Correlation between rare-earth oscillator strengths and rare-earth–valence-band interactions in neodymium-doped YMO4 (M=V, P, As), Y3Al5O12, and LiYF4 matrices

Abstract

${\mathrm{Nd}}^{3+}{:\mathrm{Y}\mathrm{V}\mathrm{O}}_4$ is one of the more promising laser hosts for micro and diode-pumped solid-state lasers. At room temperature, ${\mathrm{Nd}}^{3+}$ ions in this matrix exhibit strong absorption cross sections sixfold higher than in ${\mathrm{Y}}_3{\mathrm{Al}}_5{\mathrm{O}}_{12}.$ The neodymium oscillator strengths are measured in $\mathrm{Y}M{\mathrm{O}}_4$ ($M=\mathrm{V},$ P, As), ${\mathrm{Y}}_3{\mathrm{Al}}_5{\mathrm{O}}_{12},$ and ${\mathrm{LiYF}}_4$ hosts, and they increase in the sequence ${\mathrm{Y}}_3{\mathrm{Al}}_5{\mathrm{O}}_{12}{<\mathrm{LiYF}}_4{<\mathrm{YAsO}}_4{<\mathrm{YPO}}_4{<\mathrm{YVO}}_4.$ This paper is an attempt to correlate these variations with covalent interactions between neodymium $4f,5d$ levels and valence-band levels.
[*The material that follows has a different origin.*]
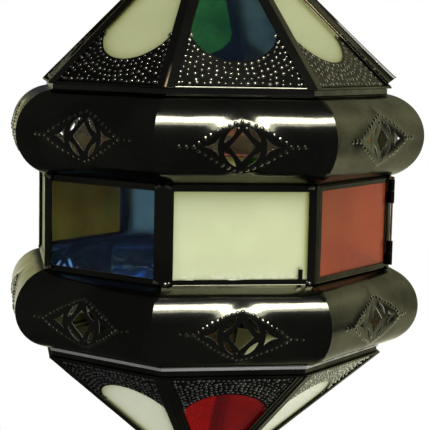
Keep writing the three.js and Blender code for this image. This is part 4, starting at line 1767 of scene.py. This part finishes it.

The strength of orbital interactions between $4f$ levels and valence-band states is estimated from the analysis of $3d$ x-ray photoemission spectra of ${\mathrm{Nd}}^{3+}$ ions. A two-step model is derived, in which $5d$ admixture into the $4f$ levels of the rare earth occurs via the valence-band levels. This model shows that the oscillator strengths increase with the Nd $4f$-valence-band interactions.